Funny, my intention here was to vamp on The Artist's Way and morning pages, but I just fell down a hole wondering if it was in fact English 279 or 273 where I first read Lopez. Started googling old professors, found that one whom I admired quite a bit has a book out, got it on Libby. Point is, lately I haven't been free-flowing. Things are stopped up, hesitant. Sure, I've written twice on that subject before, and now I'm sinking deeper. Whatever it is, maybe I can push through it. There's a real desire to anchor my thoughts to other texts and experience and doing that in earnest can really drag something down. Somewhere along the line, the detail has usurped the experience. My writing has always been focused on small moments of change, even if they're happening in big situations (a Hoverround tumbling into the Grand Canyon comes to mind). But I have to return to Barry Lopez, because it's remarkable how much of his writing oriented my brain. There were some other transformational texts.in that course (it was English 273, Literature of Fact, which is no doubt a shortening of Literature of Non-fiction or something, and is amusing in light of some of the more ... virtuosic passages in Lopez's memory collection), the most prominent that come to mind are it's where I was first exposed to Derrick Jensen and Encounters with the Archdruid's third part, which put into my head the travels of John Wesley Powell through the Colorado River and its canyons.

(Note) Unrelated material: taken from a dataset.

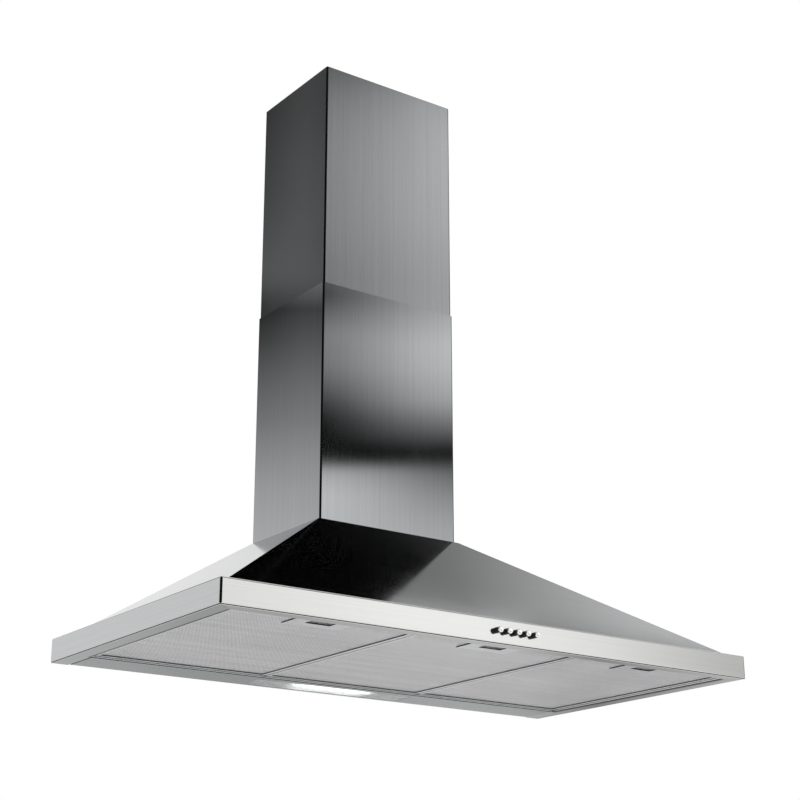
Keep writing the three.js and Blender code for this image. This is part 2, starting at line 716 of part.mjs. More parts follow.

Of course, to be a writer once must write, and in that area I've fallen short lately. The reasons merit exploration, even if they are the same as everyone else's. Some of it is exercise: physical and mental dedication or lacking in place of a work behemoth that demands attention. That it's such an easy choice to make vexes me. Yes the work provides security, and at least a future of paid-fors if not the imagination to plan or see what will be paid for. Is that derealization? Buckle in for the ride, your choices will bring us there but you'll only be observing the drop from over there?

A dog outside now, on the street, loses its mind barking and brings me back.

I can't commit to writing morning pages. The discipline is overwhelming at the moment, the technology inadequate. Why is everyone so busy nowadays? But maybe Sometime Pages are that secret, that less precise answer that could fit me and provide a little more practice.